In Lincoln, the highway patrol told them that everything had burned up in the fire and that it would be a week before anyone could go back to what was left of Paradise. Since her home and almost everything she owned was gone, Steele-Done decided not to return. Instead, she made her way to Utah, and to the waiting arms of her sister Judy Bowers in Spring City. She stayed with Bowers for several weeks while she got her feet on the ground and figured out what to do next. Bowers was able to help her get into a subsidized apartment in Mt. Pleasant, for which Steele-Done is grateful.

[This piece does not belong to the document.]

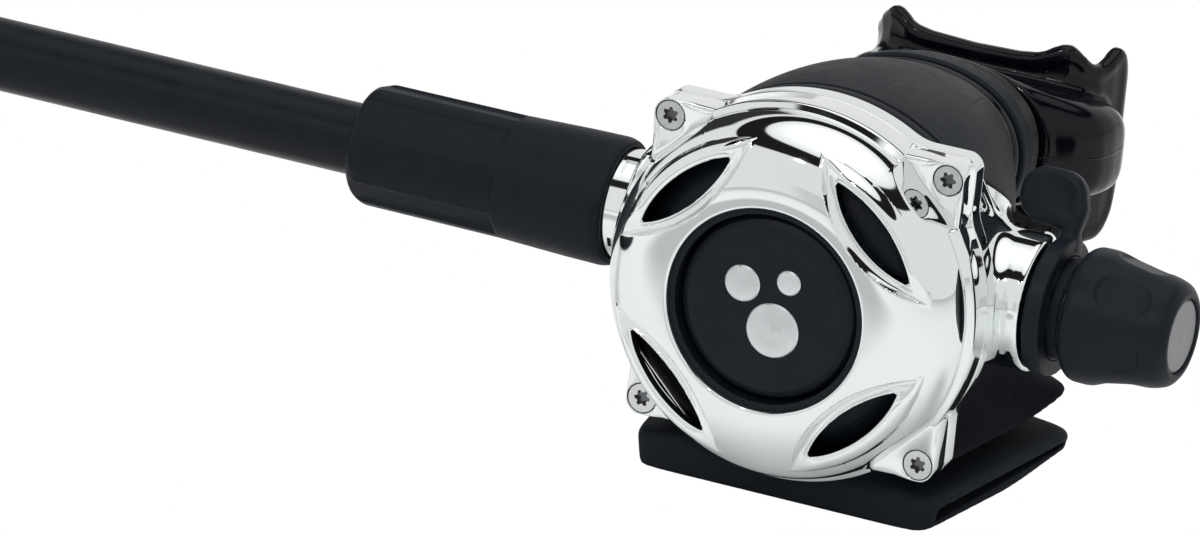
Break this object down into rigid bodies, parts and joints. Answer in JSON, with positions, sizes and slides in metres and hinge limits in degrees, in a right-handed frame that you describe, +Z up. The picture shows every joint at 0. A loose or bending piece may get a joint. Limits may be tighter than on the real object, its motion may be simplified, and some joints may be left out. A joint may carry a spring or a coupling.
{
  "type": "scuba diving second-stage regulator",
  "caption": "Diving demand valve with chrome front cover, purge button, adjustment knob, venturi lever, mouthpiece, exhaust tee and low-pressure hose.",
  "frame": {"origin": "on the rest face under the exhaust tee, straight below the axis of the valve barrel at the middle plane", "axes": "+X along the valve barrel towards the adjustment knob, +Y from the front cover towards the mouthpiece, +Z up"},
  "size_m": [0.3866, 0.1545, 0.0696],
  "materials": {
    "chrome": "bright polished chrome plating",
    "dark_plastic": "fine matte moulded nylon",
    "gloss_black": "polished black plastic",
    "rubber": "satin black rubber",
    "silicone": "glossy black silicone",
    "grey_plastic": "satin grey plastic",
    "silver": "satin silver",
    "steel": "stainless spring steel",
    "brass": "machined brass",
    "white_plastic": "natural acetal"
  },
  "bodies": {
    "root": {"front_cover": "chrome", "cover_insert": "dark_plastic", "cover_screws": "steel", "purge_spring": "steel", "diaphragm": "silicone", "case": "chrome", "body_sleeve": "dark_plastic", "gloss_ring": "gloss_black", "matte_ring": "dark_plastic", "valve_barrel": "chrome", "orifice": "brass", "orifice_o_ring": "rubber", "poppet_spring": "steel", "exhaust_valve": "silicone", "exhaust_tee": "rubber", "mouthpiece": "silicone", "mouthpiece_clamp": "gloss_black", "inlet_stem": "chrome", "stem_o_ring": "rubber", "hose_nut": "chrome", "hose_ferrule": "steel", "hose_protector": "rubber", "hose": "rubber", "hose_coil": "rubber", "far_ferrule": "steel", "far_fitting": "chrome", "far_o_ring": "rubber"},
    "button": {"purge_button": "dark_plastic", "button_inlay": "silver", "button_clip": "steel"},
    "plate": {"diaphragm_plate": "grey_plastic"},
    "lever": {"demand_lever": "steel"},
    "poppet_body": {"poppet": "white_plastic", "poppet_seat": "rubber"},
    "adjuster": {"spring_pad": "brass"},
    "knob": {"adjustment_knob": "dark_plastic", "knob_disc": "grey_plastic", "adjusting_screw": "chrome", "screw_o_ring": "rubber"},
    "venturi": {"venturi_lever": "dark_plastic", "venturi_sleeve": "dark_plastic"}
  },
  "joints": [
    {"name": "purge_press", "type": "slide", "parent": "root", "child": "button", "axis": [0, 1, 0], "range_m": [0, 0.004], "stiffness_N_per_m": 400, "springref_m": -0.002, "deforming": ["purge_spring"]},
    {"name": "plate_travel", "type": "slide", "parent": "root", "child": "plate", "axis": [0, 1, 0], "range_m": [0, 0.004], "deforming": ["diaphragm"]},
    {"name": "lever_tilt", "type": "hinge", "parent": "root", "child": "lever", "pos_m": [0.01, -0.0052, 0.038], "axis": [0, 0, -1], "range_deg": [0, 13.8]},
    {"name": "poppet_lift", "type": "slide", "parent": "root", "child": "poppet_body", "axis": [1, 0, 0], "range_m": [0, 0.0006], "deforming": ["poppet_spring"]},
    {"name": "adjust_advance", "type": "slide", "parent": "root", "child": "adjuster", "axis": [-1, 0, 0], "range_m": [0, 0.0015]},
    {"name": "knob_turn", "type": "hinge", "parent": "adjuster", "child": "knob", "pos_m": [0.05, 0, 0.038], "axis": [-1, 0, 0], "range_deg": [0, 540]},
    {"name": "venturi_turn", "type": "hinge", "parent": "root", "child": "venturi", "pos_m": [0.038, 0, 0.038], "axis": [1, 0, 0], "range_deg": [0, 45]}
  ],
  "couplings": [
    {"joint": "plate_travel", "follows": "purge_press", "ratio": 1},
    {"joint": "lever_tilt", "follows": "purge_press", "rad_per_m": 60},
    {"joint": "poppet_lift", "follows": "purge_press", "ratio": 0.15},
    {"joint": "knob_turn", "follows": "adjust_advance", "rad_per_m": 6283}
  ]
}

Although she said she has survivor’s guilt, Steele-Done feels she has been lucky. Retired and on social security, she did not experience a loss of loved ones, livelihood or income like many of the people she knew. Although she was left with just what she had thrown in her car, “the government was wonderful,” she said. “I applied with FEMA on a Saturday and on Monday I had money in the bank.” Steele-Done also received aid from the Red Cross and other organizations.
“People were amazing; that was the best part of it,” she said.

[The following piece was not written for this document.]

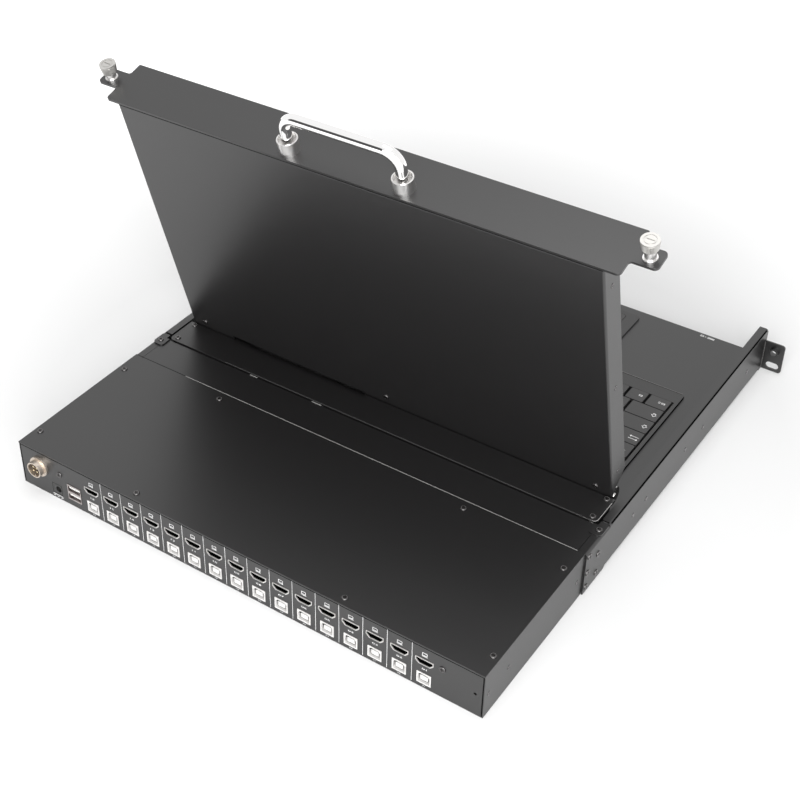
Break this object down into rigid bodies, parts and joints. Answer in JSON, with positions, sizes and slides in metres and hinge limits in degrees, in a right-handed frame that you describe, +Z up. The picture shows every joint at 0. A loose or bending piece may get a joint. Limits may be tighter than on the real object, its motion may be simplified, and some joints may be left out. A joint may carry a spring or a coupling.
{
  "type": "rackmount lcd console drawer",
  "caption": "Shallow rack drawer holding a flip-up LCD lid with pull handle, keyboard and touchpad on telescopic slides, with a multi-port switch box behind.",
  "frame": {"origin": "middle of the bounding box in plan, at the underside of the switch box", "axes": "+X to the right of the person using the keyboard, +Y into the rack towards the rear ports, +Z up"},
  "size_m": [0.4826, 0.507, 0.3329],
  "materials": {
    "case_paint": "satin black powder coat, fine texture",
    "black_screw": "satin black",
    "zinc_steel": "zinc plated",
    "bright_steel": "polished",
    "brass_spacer": "plain",
    "circuit_board": "satin",
    "socket_metal": "satin",
    "nickel": "nickel plated",
    "chrome": "polished",
    "white_plastic": "satin",
    "black_plastic": "satin",
    "dark_insert": "satin",
    "gold_pin": "polished",
    "deck_plastic": "satin",
    "key_plastic": "satin",
    "pad_surface": "satin",
    "screen_glass": "dark, anti-glare",
    "screen_metal": "plain"
  },
  "bodies": {
    "chassis": {"base_tray": "case_paint", "top_cover": "case_paint", "rear_panel": "case_paint", "box_fasteners": "black_screw", "lower_board": "circuit_board", "upper_board": "circuit_board", "board_spacers": "brass_spacer", "hdmi_shells": "socket_metal", "hdmi_tongues": "black_plastic", "usb_b_shells": "white_plastic", "usb_blocks": "white_plastic", "usb_a_shell": "socket_metal", "dc_jack_body": "black_plastic", "power_pins": "gold_pin", "round_socket_shell": "nickel", "round_socket_insert": "dark_insert", "left_bracket": "case_paint", "right_bracket": "case_paint", "coupling_angles": "zinc_steel", "bracket_screws": "black_screw", "bridge_cover": "case_paint", "slide_outers": "zinc_steel", "slide_rivets": "black_screw"},
    "slide_middle": {"slide_middles": "zinc_steel", "slide_balls": "bright_steel"},
    "drawer": {"slide_inners": "zinc_steel", "drawer_screws": "black_screw", "deck_tray": "case_paint", "deck_bottom": "zinc_steel", "keyboard_frame": "deck_plastic", "keyboard_base": "black_plastic", "keyboard_guide": "black_plastic", "touchpad_frame": "deck_plastic", "touchpad_surface": "pad_surface", "hinge_plate": "case_paint", "hinge_arms": "bright_steel", "hinge_pins": "bright_steel"},
    "key_row_1": {"key_row_1": "key_plastic"},
    "key_row_2": {"key_row_2": "key_plastic"},
    "key_row_3": {"key_row_3": "key_plastic"},
    "key_row_4": {"key_row_4": "key_plastic"},
    "key_row_5": {"key_row_5": "key_plastic"},
    "key_row_6": {"key_row_6": "key_plastic"},
    "space_bar": {"space_bar": "key_plastic"},
    "touchpad_button_left": {"touchpad_button_left": "key_plastic"},
    "touchpad_button_right": {"touchpad_button_right": "key_plastic"},
    "lid": {"hinge_leaves": "bright_steel", "lid_back": "case_paint", "front_panel": "case_paint", "lid_bezel": "deck_plastic", "screen_glass": "screen_glass", "screen_frame": "screen_metal", "lid_screws": "black_screw", "handle_rod": "chrome", "handle_ferrules": "chrome", "thumb_sleeves": "chrome"},
    "left_thumb_washer": {"left_thumb_washer": "nickel"},
    "left_thumbscrew": {"left_thumbscrew": "nickel"},
    "right_thumb_washer": {"right_thumb_washer": "nickel"},
    "right_thumbscrew": {"right_thumbscrew": "nickel"}
  },
  "joints": [
    {"name": "drawer_slide", "type": "slide", "parent": "chassis", "child": "drawer", "axis": [0, -1, 0], "range_m": [0, 0.32]},
    {"name": "middle_slide", "type": "slide", "parent": "chassis", "child": "slide_middle", "axis": [0, -1, 0], "range_m": [0, 0.16]},
    {"name": "lid_hinge", "type": "hinge", "parent": "drawer", "child": "lid", "pos_m": [0, 0.019, 0.0327], "axis": [1, 0, 0], "range_deg": [0, 105.8]},
    {"name": "key_row_1_press", "type": "slide", "parent": "drawer", "child": "key_row_1", "axis": [0, 0, -1], "range_m": [0, 0.0018], "stiffness_N_per_m": 700, "springref_m": -0.001},
    {"name": "key_row_2_press", "type": "slide", "parent": "drawer", "child": "key_row_2", "axis": [0, 0, -1], "range_m": [0, 0.0018], "stiffness_N_per_m": 700, "springref_m": -0.001},
    {"name": "key_row_3_press", "type": "slide", "parent": "drawer", "child": "key_row_3", "axis": [0, 0, -1], "range_m": [0, 0.0018], "stiffness_N_per_m": 700, "springref_m": -0.001},
    {"name": "key_row_4_press", "type": "slide", "parent": "drawer", "child": "key_row_4", "axis": [0, 0, -1], "range_m": [0, 0.0018], "stiffness_N_per_m": 700, "springref_m": -0.001},
    {"name": "key_row_5_press", "type": "slide", "parent": "drawer", "child": "key_row_5", "axis": [0, 0, -1], "range_m": [0, 0.0018], "stiffness_N_per_m": 700, "springref_m": -0.001},
    {"name": "key_row_6_press", "type": "slide", "parent": "drawer", "child": "key_row_6", "axis": [0, 0, -1], "range_m": [0, 0.0018], "stiffness_N_per_m": 700, "springref_m": -0.001},
    {"name": "space_bar_press", "type": "slide", "parent": "drawer", "child": "space_bar", "axis": [0, 0, -1], "range_m": [0, 0.0018], "stiffness_N_per_m": 700, "springref_m": -0.001},
    {"name": "touchpad_button_left_press", "type": "slide", "parent": "drawer", "child": "touchpad_button_left", "axis": [0, 0, -1], "range_m": [0, 0.0008], "stiffness_N_per_m": 500, "springref_m": -0.0006},
    {"name": "touchpad_button_right_press", "type": "slide", "parent": "drawer", "child": "touchpad_button_right", "axis": [0, 0, -1], "range_m": [0, 0.0008], "stiffness_N_per_m": 500, "springref_m": -0.0006},
    {"name": "left_thumb_push", "type": "slide", "parent": "lid", "child": "left_thumb_washer", "axis": [0, -0.2723, -0.9622], "range_m": [0, 0.0065]},
    {"name": "left_thumb_turn", "type": "hinge", "parent": "left_thumb_washer", "child": "left_thumbscrew", "pos_m": [-0.23255, 0.08343, 0.30006], "axis": [0, 0.2723, 0.9622], "continuous": true},
    {"name": "right_thumb_push", "type": "slide", "parent": "lid", "child": "right_thumb_washer", "axis": [0, -0.2723, -0.9622], "range_m": [-0.0028, 0.0037]},
    {"name": "right_thumb_turn", "type": "hinge", "parent": "right_thumb_washer", "child": "right_thumbscrew", "pos_m": [0.23255, 0.08343, 0.30006], "axis": [0, 0.2723, 0.9622], "continuous": true}
  ],
  "couplings": [
    {"joint": "middle_slide", "follows": "drawer_slide", "ratio": 0.5}
  ]
}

After an investigation, the California Department of Forestry and Fire Protection concluded that faulty Pacific Gas & Electric electrical transmission lines caused the Camp Fire. Steele-Done is part of a lawsuit against PG&E, hoping to recoup some of her expenses, but that will never make up for her loss, she said. Paradise is gone now. The idyllic little community where everyone knew everyone else is no more and its inhabitants have been scattered to the four winds.
“We’re all part of history, but we wish we weren’t,” she said of herself and the other Paradise residents. “I would give anything to go back to my old life.”
Over the past year, Steele-Done has rebuilt her life and she and Ziggy feel reasonably settled, she said. The people are all very nice and she likes the rural nature of Mt. Pleasant, but it’s not home, she said. Although she plans to stay here, for Steele-Done it may never be. For her, Paradise is indeed lost forever.